Cuando mis padres se afligían por la noticia de la muerte de algún actor, su reacción me parecía un tanto exagerada. Que si John Wayne, o Gary Grant, que si Ava Gardner o Rita Hayworth. Los recientes fallecimientos de Diane Keaton y Robert Redford me hermanan con el descobijo que produce la muerte de alguien que no conoces en persona pero con quien has convivido. Una convivencia muy particular. La del cine. El celuloide como esa otra vida para soñar. Cómo no enamorarse de Paul Newman y Robert Redford en la icónica película Butch Cassidy and the Sundance Kid. (El festival de cine Sundance adoptó el nombre y la imagen de Redford, uno de los fundadores, que desde 1981 ha sido fundamental para el lanzamiento de nuevos cineastas). Cómo no apropiarse de aquella escena en bicicleta con esa chica joven y guapa, años 70 y la canción de Raindrops Keep Falling on my Head. Cómo no volver a disfrutar a esa pareja de actores no solo guapos sino maravillosos en películas como El golpe, con la espléndida música de Scott Joplin. O a Robert Redford al lado de Barbara Streisand en la película romántica con un escenario de protestas sociales en el NY de los años 70: Nuestros años felices. Y la voz de Barbara Streisand cantando el melancólico tema cuyo comienzo siempre me estremece Memories…. Mientras las veíamos una y otra vez o escuchábamos la música no teníamos conciencia de que atestiguábamos las películas que se volverían clásicas de una época. Por eso cuando leí sobre la muerte de Diane Keaton a los 79 años, que nos había cautivado con ese estilo inocente y despistado desde Annie Hall y luego en Manhattan, de Woody Allen, con Woody Allen, sentí dolor. En Manhattan nos hizo amar Nueva York a través de esa sonrisa fresca, de su estilo y su arreglo elegante sin pretensiones que nos volvían cómplices de su bella naturalidad. La naturalidad que buscaba la época frente al glamour escénico de la metrópoli. Gran logro de la dupla Woody Allen y Diane Keaton hacer de una ciudad tan espectáculo, tan luz de neón y rascacielos como Nueva York una urbe íntima. Compré el póster. Lo tuve mucho tiempo en la pared. Me daba alegría la pareja en una barca en medio del lago del Parque Central. Nueva York se volvió un paraíso por conocer. La manzana dorada, efectivamente.
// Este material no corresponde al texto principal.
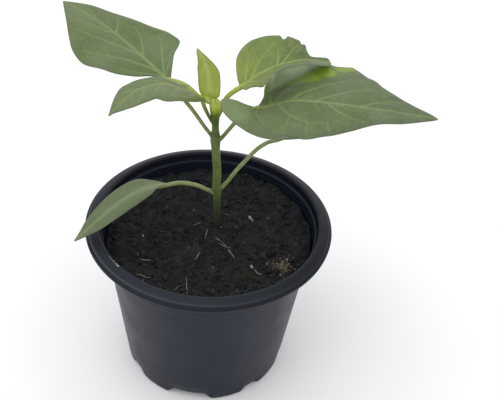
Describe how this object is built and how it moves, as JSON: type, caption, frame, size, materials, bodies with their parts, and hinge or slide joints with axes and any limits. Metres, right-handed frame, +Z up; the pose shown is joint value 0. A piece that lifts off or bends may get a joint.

Diane Keaton siguió haciendo películas con esa facilidad suya para la comedia, como la muy disfrutable junto a Jack Nicholson, otro talante único en el cine hollywoodense, Alguien tiene que ceder y otras más recientes al lado de actrices que en lugar de esconder los años transcurridos ostentan la gracia de disfrutar la vida desde el cúmulo de experiencias con caras y cuerpos cincelados por el tiempo. Ahí Diane Keaton nunca dejó de ser esa mujer muy natural vestida incluso con sacos de hombre con sus lentecitos y el encanto de una ingenua agudeza.

Esas figuras, ese cine, esas canciones son parte esencial de nuestra educación sentimental. Nuestra memoria se enluta por la ausencia de estos dos grandes que tejieron recuerdos para poder desplomarnos en una dulce red protectora. The way we were, (Como éramos) título original de Nuestros años felices, es quizás la mejor manera de compartir lo que significaron para una generación. Mucho que agradecerles por el escenario de la vida compartido. Adiós Robert, adiós Diane.